• [Required work]: Only the lines holding the string "hinge" are needed. Copy each one.

• [Input records]:
##############################

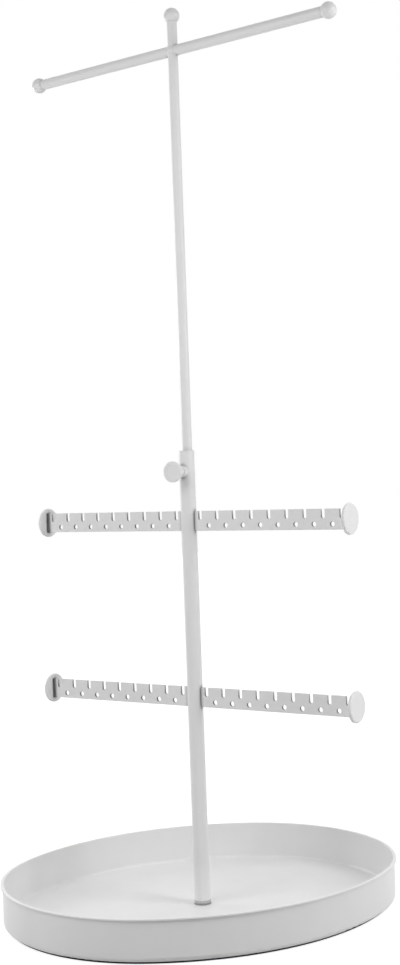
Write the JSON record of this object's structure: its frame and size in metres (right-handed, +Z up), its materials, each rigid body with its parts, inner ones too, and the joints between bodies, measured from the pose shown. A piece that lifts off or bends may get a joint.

##############################

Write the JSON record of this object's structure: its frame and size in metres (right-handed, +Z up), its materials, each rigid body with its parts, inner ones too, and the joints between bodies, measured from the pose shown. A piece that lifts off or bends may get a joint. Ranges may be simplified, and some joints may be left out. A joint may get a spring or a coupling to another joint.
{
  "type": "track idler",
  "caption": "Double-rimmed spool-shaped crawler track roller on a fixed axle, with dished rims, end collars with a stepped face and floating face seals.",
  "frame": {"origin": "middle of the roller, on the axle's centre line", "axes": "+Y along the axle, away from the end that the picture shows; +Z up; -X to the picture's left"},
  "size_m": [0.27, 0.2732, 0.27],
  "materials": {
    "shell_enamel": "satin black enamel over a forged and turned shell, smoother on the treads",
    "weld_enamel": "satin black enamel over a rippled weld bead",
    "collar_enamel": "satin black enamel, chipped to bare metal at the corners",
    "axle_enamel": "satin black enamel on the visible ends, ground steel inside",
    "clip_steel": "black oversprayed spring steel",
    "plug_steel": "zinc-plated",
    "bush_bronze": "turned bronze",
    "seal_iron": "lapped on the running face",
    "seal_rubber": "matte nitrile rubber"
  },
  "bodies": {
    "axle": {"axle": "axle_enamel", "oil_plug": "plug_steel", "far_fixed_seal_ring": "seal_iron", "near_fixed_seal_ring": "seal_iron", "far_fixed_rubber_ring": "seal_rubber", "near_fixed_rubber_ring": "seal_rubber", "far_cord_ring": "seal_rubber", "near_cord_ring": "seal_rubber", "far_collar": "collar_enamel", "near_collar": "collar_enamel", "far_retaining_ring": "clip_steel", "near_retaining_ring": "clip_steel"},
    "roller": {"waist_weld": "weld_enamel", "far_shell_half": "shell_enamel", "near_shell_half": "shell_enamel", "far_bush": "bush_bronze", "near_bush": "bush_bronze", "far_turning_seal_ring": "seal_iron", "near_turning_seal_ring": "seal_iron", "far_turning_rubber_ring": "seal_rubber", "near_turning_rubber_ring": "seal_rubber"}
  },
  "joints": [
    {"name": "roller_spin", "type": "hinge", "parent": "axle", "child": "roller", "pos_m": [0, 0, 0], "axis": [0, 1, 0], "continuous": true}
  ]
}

##############################

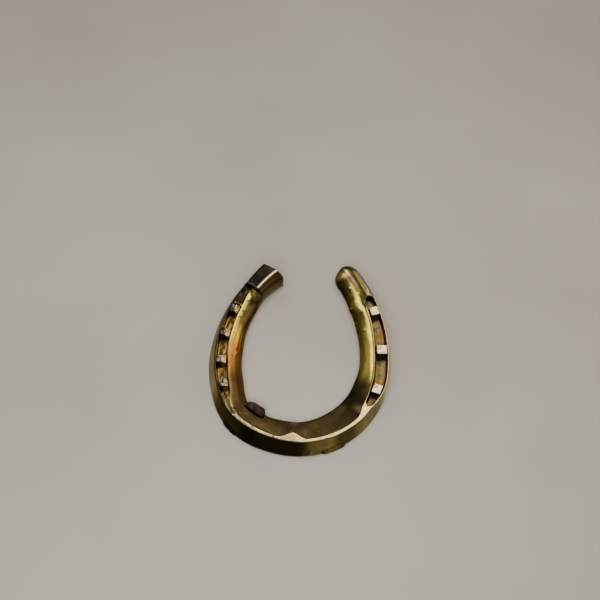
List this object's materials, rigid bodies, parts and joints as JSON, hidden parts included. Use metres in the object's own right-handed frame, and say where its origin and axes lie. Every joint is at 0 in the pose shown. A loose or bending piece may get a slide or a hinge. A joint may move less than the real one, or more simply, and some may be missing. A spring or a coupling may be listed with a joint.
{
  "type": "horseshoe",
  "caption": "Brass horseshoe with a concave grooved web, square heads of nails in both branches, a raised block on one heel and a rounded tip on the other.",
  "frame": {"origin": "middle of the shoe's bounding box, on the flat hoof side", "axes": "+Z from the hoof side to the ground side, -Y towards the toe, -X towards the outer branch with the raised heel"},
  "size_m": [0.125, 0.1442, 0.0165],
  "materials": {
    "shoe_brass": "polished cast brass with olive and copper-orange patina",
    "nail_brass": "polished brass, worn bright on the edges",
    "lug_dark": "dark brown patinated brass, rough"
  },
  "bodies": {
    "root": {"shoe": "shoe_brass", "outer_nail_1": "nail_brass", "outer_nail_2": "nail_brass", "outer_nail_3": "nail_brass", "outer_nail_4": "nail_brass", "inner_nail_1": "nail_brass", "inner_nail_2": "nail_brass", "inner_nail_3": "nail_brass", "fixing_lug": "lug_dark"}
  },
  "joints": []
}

##############################

• [Exercise solution]:
    {"name": "roller_spin", "type": "hinge", "parent": "axle", "child": "roller", "pos_m": [0, 0, 0], "axis": [0, 1, 0], "continuous": true}
List this object's materials, rigid bodies, parts and joints as JSON, hidden parts included. Use metres in the object's own right-handed frame, and say where its origin and axes lie. Every joint is at 0 in the pose shown. A loose or bending piece may get a slide or a hinge. A joint may move less than the real one, or more simply, and some may be missing. A spring or a coupling may be listed with a joint.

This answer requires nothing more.